__INFORMATION PROVIDED__
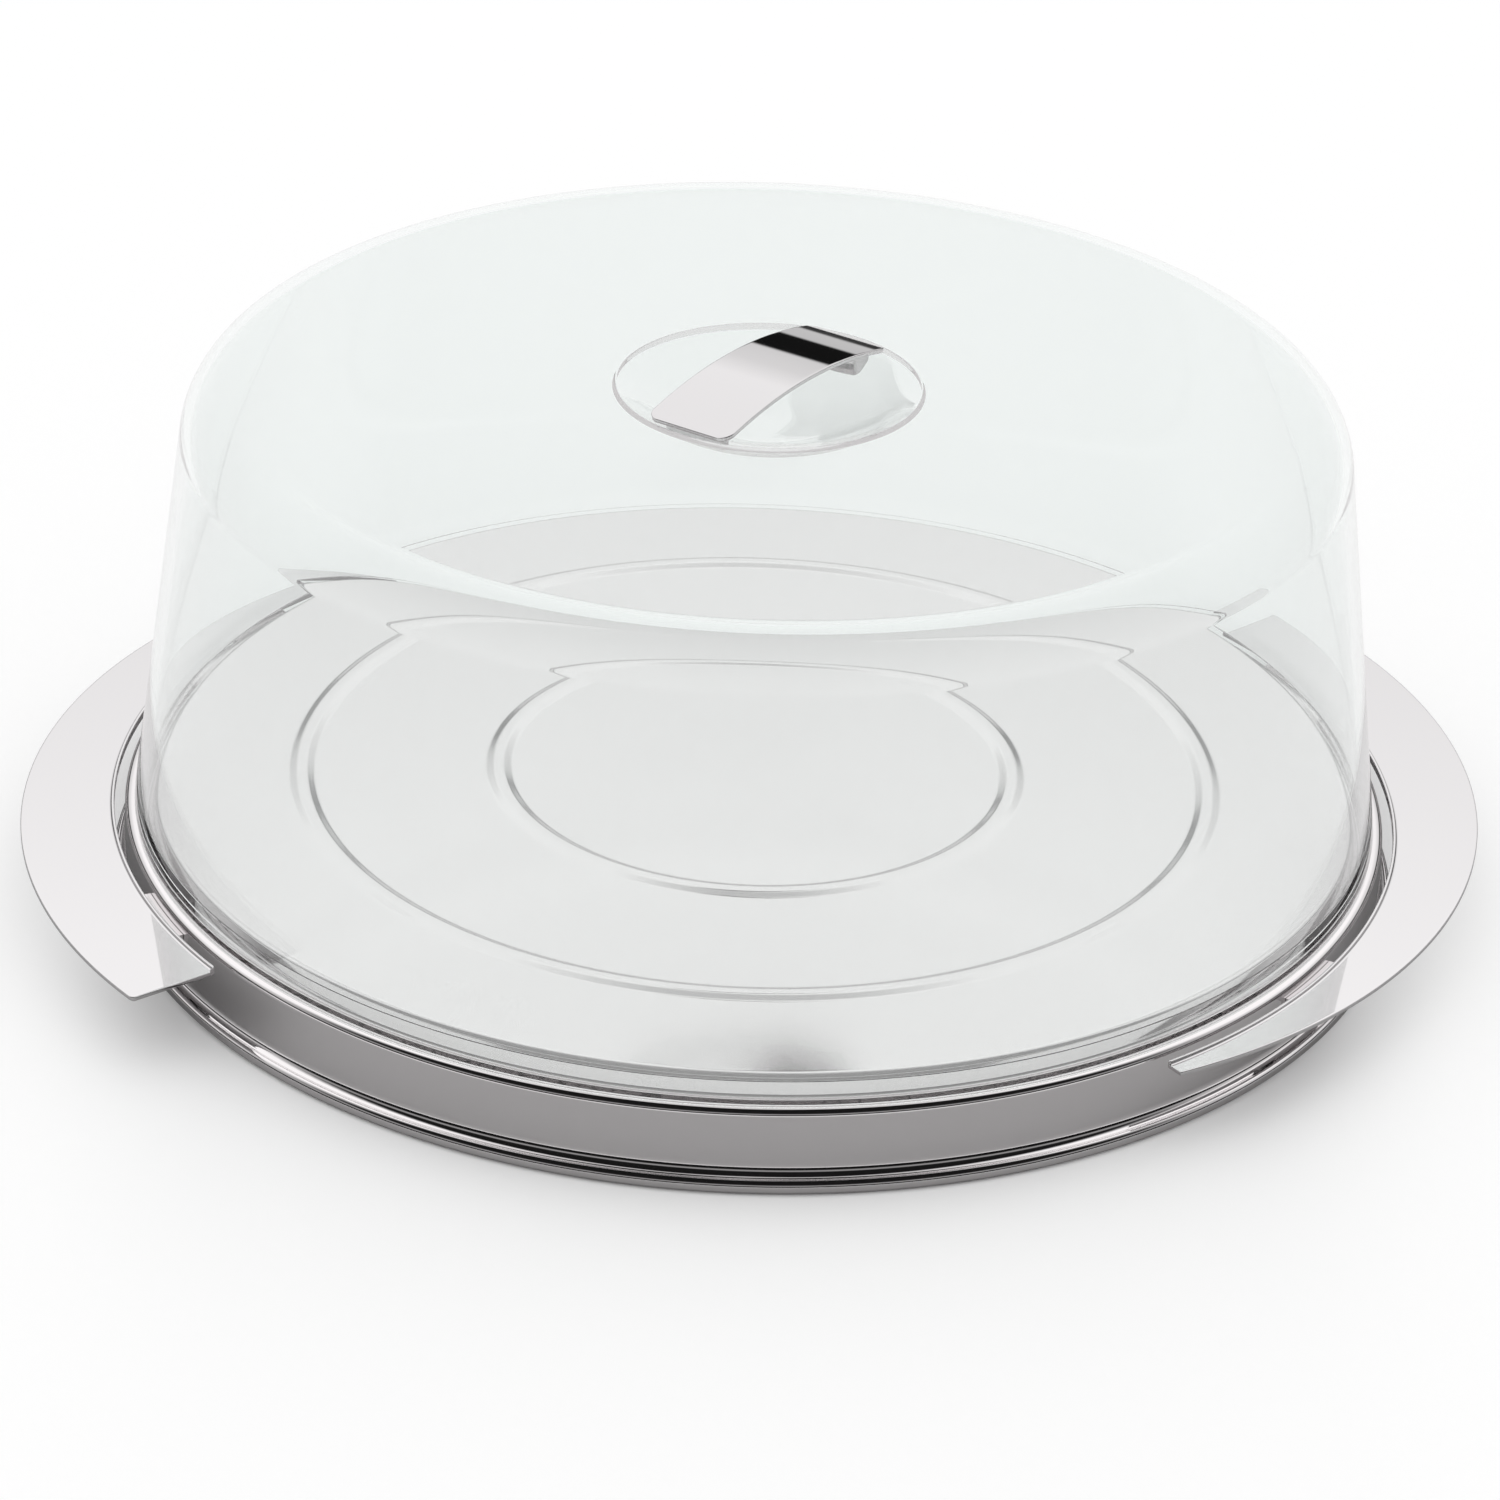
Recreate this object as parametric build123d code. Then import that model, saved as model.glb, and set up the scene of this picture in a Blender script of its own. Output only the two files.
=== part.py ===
from build123d import *
import math
import os

# Cake stand with a clear lift-off dome.
# Millimetres, +Z up, origin at the middle of the foot circle, on the table.

# Tray, pressed and spun from one round of steel sheet
foot_radius = 165.0           # outermost reach of the rolled foot
foot_bead_radius = 2.05       # section radius of the rolled foot
foot_flat = 0.05              # how much of the bead is worn flat where it stands
sheet = 0.8                   # thickness of the tray's sheet
ledge_height = 21.4           # ledge that the dome stands on
rim_inset = 3.6               # how far the rim stands inside the foot
rim_rounding = 2.0
wall_flare = 0.7              # how far the wall leans out on its way down
neck_height = 6.6             # where the wall turns out to meet the rolled foot
neck_rounding = 4.0
step_rise = 5.3               # from the ledge up to the plate
step_run = 1.8
step_clearance = 0.95         # between the dome's foot and the plate's step
step_rounding = 1.5
corner_rounding = 0.8

# Dome, one moulding of clear plastic
dome_inset = 2.35             # how far the dome stands inside the rim
dome_rise = 112.45            # from the ledge up to the flat top
dome_draw = 14.65             # how far the wall leans in on its way up
dome_wall = 2.8
shoulder_rounding = 14.5
foot_band_height = 4.8        # thicker band round the open edge
foot_band_extra = 0.7
foot_band_rounding = 0.3

# Sizes that follow from those above
rim_radius = foot_radius - rim_inset
dome_foot_radius = rim_radius - dome_inset
dome_top_radius = dome_foot_radius - dome_draw
dome_height = ledge_height + dome_rise
ledge_inner_radius = dome_foot_radius - dome_wall - foot_band_extra - step_clearance
plate_radius = ledge_inner_radius - step_run
plate_height = ledge_height + step_rise

# Two shallow raised rings pressed into the plate
ring_insets = (86.8, 36.5)    # from the plate's edge in to the middle of each ring
ring_base_width = 6.4
ring_top_width = 2.6
ring_rise = 0.9
ring_rounding = 1.6

# Side handles, two crescents of flat sheet, one turned half round from the other
handle_sheet = 1.2
handle_drop = 2.0             # from the rim down to the handle's upper face
handle_gap = 2.8              # open slot between the rim and the handle
handle_width = 24.65          # widest reach of the crescent
handle_arc_offset = 24.0      # how far the outer arc's centre stands from the middle
handle_arc_heading = 23.4     # direction of that centre, in degrees
wide_end_heading = 38.5       # direction of the wide cut end
tip_end_heading = -52.4       # direction of the narrow tip
handle_corner = 1.2
lip_width = 0.8               # raised lip along the handle's inner edge
lip_rise = 0.9
handle_inner = rim_radius + handle_gap
handle_arc_radius = handle_inner + handle_width - handle_arc_offset
handle_top = ledge_height - handle_drop

# Brackets that carry each handle from the wall
bracket_sheet = 1.2
bracket_headings = (-32.0, 27.0)
bracket_span = 8.0            # width of a bracket, in degrees
bracket_reach = 9.0           # how far it runs under the handle
bracket_drop = 9.0            # how far its leg runs down the wall
weld_gap = 0.1

# Finger well in the top of the dome
well_radius = 38.2
well_depth = 11.0
well_floor_radius = 20.0
well_rounding = 50.0
well_rim_rounding = 1.2

# Bowed grip that bridges the well
grip_heading = 56.5           # direction that the grip runs in, in degrees
grip_rise = 5.45              # top of the bow above the dome's flat top
grip_end_inset = 2.7          # from the well's rim in to the grip's end
grip_width = 24.0
grip_sheet = 1.2
grip_bow_radius = 142.0
grip_corner = 5.0
grip_foot_length = 6.0
grip_foot_width = 16.0
grip_foot_inset = 4.5         # from the grip's end to the middle of its foot
grip_foot_corner = 1.5
bond_gap = 0.1
grip_top = dome_height + grip_rise
grip_length = 2 * (well_radius - grip_end_inset)


def shifted_corners(corners, distance):
    """Corners of a polyline moved sideways by distance, to the right of its direction."""
    normals = []
    for (r0, z0), (r1, z1) in zip(corners, corners[1:]):
        length = math.hypot(r1 - r0, z1 - z0)
        normals.append(((z1 - z0) / length, -(r1 - r0) / length))
    moved = []
    for index, (r, z) in enumerate(corners):
        before = normals[max(index - 1, 0)]
        after = normals[min(index, len(normals) - 1)]
        scale = distance / (1.0 + before[0] * after[0] + before[1] * after[1])
        moved.append((r + scale * (before[0] + after[0]), z + scale * (before[1] + after[1])))
    return moved


def turn_sign(corners, index):
    """Positive where the polyline turns to the left at this corner."""
    (r0, z0), (r1, z1), (r2, z2) = corners[index - 1:index + 2]
    return (r1 - r0) * (z2 - z1) - (z1 - z0) * (r2 - r1)


def wall_section(corners, roundings, thickness):
    """Closed section of a wall whose outer face follows the rounded corners."""
    inner = shifted_corners(corners, thickness)
    inner_roundings = []
    for index, rounding in enumerate(roundings):
        grows = turn_sign(corners, index + 1) > 0
        rounding = rounding + thickness if grows else rounding - thickness
        inner_roundings.append(max(rounding, 0.1))
    outer_line = FilletPolyline(*corners, radius=list(roundings))
    inner_line = FilletPolyline(*inner, radius=inner_roundings)
    start_line = Line(corners[0], inner[0])
    end_line = Line(corners[-1], inner[-1])
    return make_face([*outer_line.edges(), *inner_line.edges(), start_line, end_line])


def spun(section, degrees=360.0, start=0.0):
    """Section drawn in radius and height, turned about the upright axis."""
    upright = Plane.XZ * section
    solid = revolve(upright, axis=Axis.Z, revolution_arc=degrees)
    return Rot(0, 0, start) * solid


def ring_corners(radius):
    """Corners of one raised ring of the plate."""
    base = ring_base_width / 2
    top = ring_top_width / 2
    return [
        (radius - base, plate_height),
        (radius - top, plate_height + ring_rise),
        (radius + top, plate_height + ring_rise),
        (radius + base, plate_height),
    ]


bead_centre = foot_radius - foot_bead_radius


def make_tray():
    corners = [(0.0, plate_height)]
    roundings = []
    for inset in ring_insets:
        corners += ring_corners(plate_radius - inset)
        roundings += [ring_rounding] * 4
    corners += [
        (plate_radius, plate_height),
        (ledge_inner_radius, ledge_height),
        (rim_radius, ledge_height),
        (rim_radius + wall_flare, neck_height),
        (bead_centre + foot_bead_radius / 4, foot_bead_radius * 1.5),
    ]
    roundings += [step_rounding, corner_rounding, rim_rounding, neck_rounding]
    shell = spun(wall_section(corners, roundings, sheet))
    bead = Pos(bead_centre, foot_bead_radius - foot_flat) * Circle(foot_bead_radius)
    table = Pos(bead_centre, -foot_bead_radius) * Rectangle(4 * foot_bead_radius, 2 * foot_bead_radius)
    return shell + spun(bead - table)


def wedge(start, end, reach):
    """Flat sector between two directions, out to reach."""
    corners = [(0.0, 0.0)]
    for heading in (start, (start + end) / 2, end):
        angle = math.radians(heading)
        corners.append((reach * math.cos(angle), reach * math.sin(angle)))
    return make_face(Polyline(*corners, close=True))


def make_handle(turn):
    heading = math.radians(handle_arc_heading)
    centre = (handle_arc_offset * math.cos(heading), handle_arc_offset * math.sin(heading))
    reach = 2 * (handle_arc_radius + handle_arc_offset)
    sector = wedge(tip_end_heading, wide_end_heading, reach)
    outline = Pos(*centre) * Circle(handle_arc_radius)
    flat = (outline - Circle(handle_inner)) & sector
    wide_corners = flat.vertices().sort_by(Axis.Y)[-2:]
    flat = fillet(wide_corners, handle_corner)
    plate = extrude(flat, handle_sheet)
    lip_ring = Circle(handle_inner + lip_width) - Circle(handle_inner)
    lip = extrude((lip_ring & sector) & flat, handle_sheet + lip_rise)
    handle = Pos(0, 0, handle_top - handle_sheet) * (plate + lip)
    return Rot(0, 0, turn) * handle


def make_bracket(heading):
    """Angle of sheet, one leg down the wall and one leg under the handle."""
    top = handle_top - handle_sheet - weld_gap
    lean = wall_flare / (ledge_height - neck_height)
    wall_top = rim_radius + lean * (ledge_height - top) + weld_gap
    wall_foot = rim_radius + lean * (ledge_height - top + bracket_drop) + weld_gap
    section = Polyline(
        (wall_top, top),
        (handle_inner + bracket_reach, top),
        (handle_inner + bracket_reach, top - bracket_sheet),
        (wall_top + bracket_sheet, top - bracket_sheet),
        (wall_foot + bracket_sheet, top - bracket_drop),
        (wall_foot, top - bracket_drop),
        close=True,
    )
    return spun(make_face(section), bracket_span, heading - bracket_span / 2)


well_corners = [(0.0, dome_height - well_depth), (well_floor_radius, dome_height - well_depth),
                (well_radius, dome_height)]


def make_dome():
    lean = (dome_foot_radius - dome_top_radius) / (dome_height - ledge_height)
    below = (dome_foot_radius + lean * dome_wall, ledge_height - dome_wall)
    corners = well_corners + [(dome_top_radius, dome_height), below]
    roundings = [well_rounding, well_rim_rounding, shoulder_rounding]
    shell = spun(wall_section(corners, roundings, dome_wall))
    above_ledge = Pos(0, 0, ledge_height) * extrude(Circle(foot_radius), dome_height)
    shell = shell & above_ledge
    band_inner = dome_foot_radius - dome_wall - foot_band_extra
    middle = dome_foot_radius - dome_wall / 2
    band = Polyline(
        (band_inner, ledge_height),
        (middle, ledge_height),
        (middle - lean * foot_band_height, ledge_height + foot_band_height),
        (band_inner, ledge_height + foot_band_height),
        close=True,
    )
    dome = shell + spun(make_face(band))
    foot_edges = dome.edges().group_by(Axis.Z)[0]
    return fillet(foot_edges, foot_band_rounding)


grip_axis_height = grip_top - grip_bow_radius


def bow_round(radius):
    """Long round bar whose upper side is the grip's bow."""
    bar = Rot(90, 0, 0) * Cylinder(radius, 3 * grip_width)
    return Pos(0, 0, grip_axis_height) * bar


def make_grip():
    outline = RectangleRounded(grip_length, grip_width, grip_corner)
    block = Pos(0, 0, dome_height - well_depth) * extrude(outline, 2 * well_depth)
    bow = bow_round(grip_bow_radius) - bow_round(grip_bow_radius - grip_sheet)
    return Rot(0, 0, grip_heading) * (block & bow)


def make_grip_foot(side):
    """Block between the underside of the grip and the slope of the well."""
    outline = RectangleRounded(grip_foot_length, grip_foot_width, grip_foot_corner)
    block = Pos(side * (grip_length / 2 - grip_foot_inset), 0, dome_height - well_depth)
    block = block * extrude(outline, 2 * well_depth)
    raised = [(radius, height + bond_gap) for radius, height in well_corners]
    slope = FilletPolyline(*raised, radius=[well_rounding])
    lid_height = dome_height + well_depth
    lid = Polyline((well_radius, dome_height + bond_gap), (well_radius, lid_height), (0.0, lid_height),
                   raised[0])
    well_space = spun(make_face([*slope.edges(), *lid.edges()]))
    under_grip = bow_round(grip_bow_radius - grip_sheet - bond_gap)
    return Rot(0, 0, grip_heading) * (block & well_space & under_grip)


def make_pieces():
    pieces = {
        "tray_base": make_tray(),
        "right_handle": make_handle(0),
        "left_handle": make_handle(180),
        "dome_shell": make_dome(),
        "grip_strap": make_grip(),
        "grip_foot_front": make_grip_foot(-1),
        "grip_foot_rear": make_grip_foot(1),
    }
    for side, turn in (("right", 0), ("left", 180)):
        for end, heading in zip(("tip", "wide"), bracket_headings):
            pieces[f"{side}_{end}_bracket"] = make_bracket(heading + turn)
    return pieces


os.makedirs("parts", exist_ok=True)
for name, piece in make_pieces().items():
    export_step(piece, f"parts/{name}.step")
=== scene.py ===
import logging
import math
from dataclasses import dataclass, field
from enum import Enum

import bmesh
import bpy
import numpy as np
from mathutils import Matrix, Vector


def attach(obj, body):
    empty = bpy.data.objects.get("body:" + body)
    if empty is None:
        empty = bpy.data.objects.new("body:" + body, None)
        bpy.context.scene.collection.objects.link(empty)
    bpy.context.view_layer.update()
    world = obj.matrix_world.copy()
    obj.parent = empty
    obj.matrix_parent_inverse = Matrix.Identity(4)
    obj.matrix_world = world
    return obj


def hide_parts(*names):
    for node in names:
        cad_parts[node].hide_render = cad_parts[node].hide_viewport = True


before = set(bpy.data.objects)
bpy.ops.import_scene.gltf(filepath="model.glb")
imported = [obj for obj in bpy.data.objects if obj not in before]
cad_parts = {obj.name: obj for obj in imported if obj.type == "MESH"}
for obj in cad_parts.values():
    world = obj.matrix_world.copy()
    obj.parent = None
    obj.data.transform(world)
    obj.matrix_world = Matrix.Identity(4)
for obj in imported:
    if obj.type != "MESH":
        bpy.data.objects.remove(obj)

LOG = logging.getLogger("cake_stand")
MM = 0.001
FAR = 100.0                     # stands in for a section's width while it is laid out, in mm
PLATE_EDGE = (0.1505, 0.1525)   # radii where the dull plate passes into the step, in metres
SWITCH = (0.4, 0.6)             # ends of a passage that turns over at one half
TRAPPED_DEPTH = 4.5             # bounces after which light leaves the plastic straight
BARE_WALLS = 0.5                # fewer plastic faces passed: the steel stands bare
DOME_WALLS = 3.5                # more plastic faces passed: in through the dome and out

Corner = tuple[float, float]
Colour = tuple[float, float, float]


class Body(Enum):
    """CAD bodies that the pieces ride on."""

    BASE = "base"
    DOME = "dome"


class Slot(Enum):
    """Material slots of the record."""

    TRAY = "tray_steel"
    HANDLE = "handle_steel"
    GRIP = "grip_steel"
    DOME = "clear_plastic"


class Side(Enum):
    """The two handles, as the turn that places each, in degrees."""

    RIGHT = 0.0
    LEFT = 180.0


# ---------------------------------------------------------------- profiles


def moved_corners(corners: list[Corner], distance: float) -> list[Corner]:
    """Corners of an open polyline moved to the right of its direction.

    With unit normals n0 and n1 of the two sides at a corner, the corner moves by
    distance * (n0 + n1) / (1 + n0.n1), which keeps both sides parallel.

    Args:
        corners: The polyline's corners.
        distance: How far it moves, in the corners' unit.

    Returns:
        The moved corners.
    """
    points = np.array(corners, float)
    steps = np.diff(points, axis=0)
    steps /= np.linalg.norm(steps, axis=1, keepdims=True)
    normals = np.stack([steps[:, 1], -steps[:, 0]], axis=1)
    before = np.vstack([normals[:1], normals])
    after = np.vstack([normals, normals[-1:]])
    scale = distance / (1.0 + (before * after).sum(axis=1, keepdims=True))
    return [tuple(p) for p in points + scale * (before + after)]


def left_turns(corners: list[Corner]) -> np.ndarray:
    """Whether each inner corner of a polyline turns to the left."""
    steps = np.diff(np.array(corners, float), axis=0)
    return steps[:-1, 0] * steps[1:, 1] - steps[:-1, 1] * steps[1:, 0] > 0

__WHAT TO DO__
Nothing but the lines from the one with "for side, turn" through the one with "bpy.context.scene.collection.objects.link(empty)" should be repeated, and each exactly.

__RESULT BELOW__
    for side, turn in (("right", 0), ("left", 180)):
        for end, heading in zip(("tip", "wide"), bracket_headings):
            pieces[f"{side}_{end}_bracket"] = make_bracket(heading + turn)
    return pieces


os.makedirs("parts", exist_ok=True)
for name, piece in make_pieces().items():
    export_step(piece, f"parts/{name}.step")
=== scene.py ===
import logging
import math
from dataclasses import dataclass, field
from enum import Enum

import bmesh
import bpy
import numpy as np
from mathutils import Matrix, Vector


def attach(obj, body):
    empty = bpy.data.objects.get("body:" + body)
    if empty is None:
        empty = bpy.data.objects.new("body:" + body, None)
        bpy.context.scene.collection.objects.link(empty)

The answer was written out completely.